Andrés Sardá is a Spanish lingerie brand created by Andrés Sardá Sacristán. Today, Sarda's daughter, Nuria Sardá, is creative director of the brand. The brand has a store located in Madrid, on Don Ramon de la Cruz Street, and over 400 multi-brand points of sale, with a greater presence in Germany, Belgium, Spain and France.

Andres Sardá designs are known internationally for having contributed to the field of lingerie technology with the innovation of adding Teflon, Nylon, and Lycra to his products.

Since 2000, Andrés Sardá designs are present in the Pasarela Cibeles, and, previously in 1996, at the Pasarela Gaudi.

== History ==
The company was founded in 1962 by Andres Sardá and the brand in 1980. At the time of the creation of the company, the pieces of underwear were made with an almost sole focus of orthopedic functional criteria, regardless of aesthetics. In 1965, Sardá began exports to France with clients such as Galeries Lafayette and Printemps.

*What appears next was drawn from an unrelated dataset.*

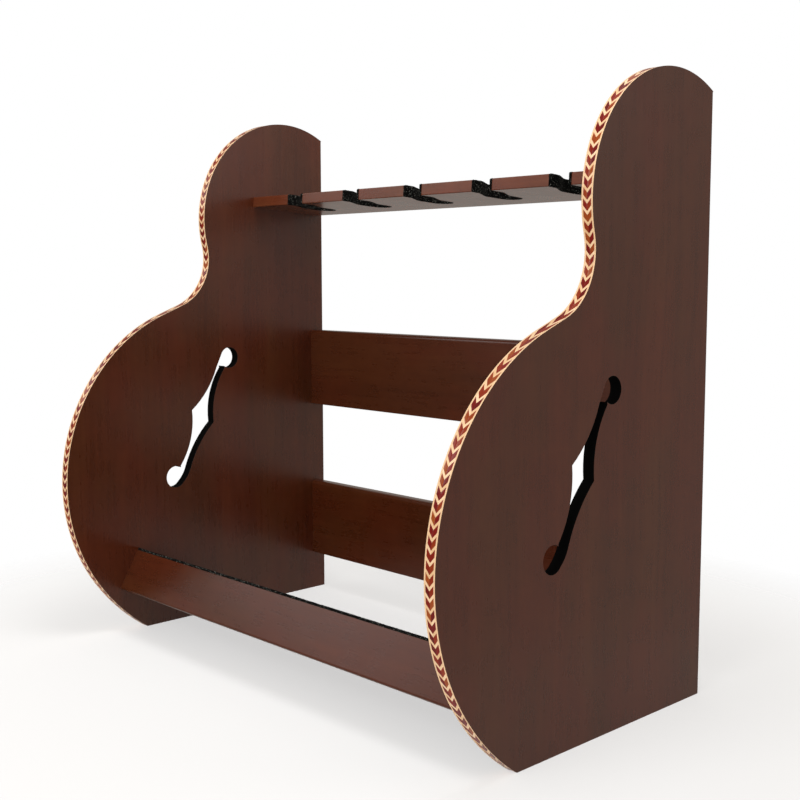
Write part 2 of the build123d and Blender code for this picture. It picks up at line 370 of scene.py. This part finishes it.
def inlay(name, *stops, fleck=0.3):
    """Lacquered marquetry veneer: a colour for each piece from its tone, with fibres along the piece."""
    look = Look(name)
    fibre = look.add("Attribute", {}, "Vector", attribute_name="fibre")
    tone = look.add("Attribute", {}, "Fac", attribute_name="tone")
    along = look.add("Mapping", {"Vector": fibre, "Scale": (0.12, 1, 1)})
    lines = look.noise(along, 1500, 3, 0.6)
    wide = look.noise(along, 420, 2)
    figure = look.weigh(0.5, (tone, 1.0), (lines, fleck), (wide, fleck))
    colour = look.ramp(figure, *stops)
    rough = look.weigh(0.20, (lines, 0.12))
    return look.finish(
        Base_Color=colour, Roughness=rough, Normal=look.bump(lines, 0.03 * MM),
        Specular_IOR_Level=0.3, Coat_Weight=0.12, Coat_Roughness=0.08,
    )


def pile_carpet(name):
    """Black looped pile with sparse grey flecks, and painted shade that darkens it between the tufts."""
    look = Look(name)
    around = look.place()
    pile = look.add("Attribute", {}, "Fac", attribute_name="pile")
    cells = look.add("TexVoronoi", {"Vector": around, "Scale": 900.0}, "Color")
    chance = look.add("SeparateColor", {0: cells}, 0)
    shade = chance.node.outputs[1]
    hairs = look.noise(around, 2600, 2, 0.7)
    # Flecks fade out and the black darkens into the hollows between the tufts: painted shade.
    fleck = look.maths("MULTIPLY", look.spread(chance, 0.87, 0.93), look.spread(pile, 0.3, 0.8))
    grey = look.ramp(
        shade, (0.0, (0.02, 0.03, 0.025)), (0.6, (0.09, 0.10, 0.09)), (1.0, (0.28, 0.27, 0.24))
    )
    black = look.blend(look.spread(pile, 0.0, 0.9), (0.0006, 0.0006, 0.0006), (0.0026, 0.0025, 0.0024))
    fuzzy = look.blend(look.spread(hairs, 0.4, 0.7, 0, 0.6), black, (0.0015, 0.0015, 0.0015))
    colour = look.blend(fleck, fuzzy, grey)
    return look.finish(
        Base_Color=colour, Roughness=0.95, Normal=look.bump(hairs, 0.35 * MM),
        Specular_IOR_Level=0.05, Sheen_Weight=0.01, Sheen_Roughness=0.5,
    )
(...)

In 1970, Sardá expanded the range of products by adding swimming clothes. In 1995, Nuria Sardá, his daughter, who was the manager of the prestigious Eurocorset boutique, joined the design team led by Andrés Sardá. Currently, she is in charge of creative direction.

The group Van de Velde N.V. bought Eurocorset SA, owner of the trademark Andrés Sardá, with the agreement that the family Sardá would still create the collections and would keep the headquarters of operations in Barcelona.

In 2024, the brand was renamed 'Sarda'.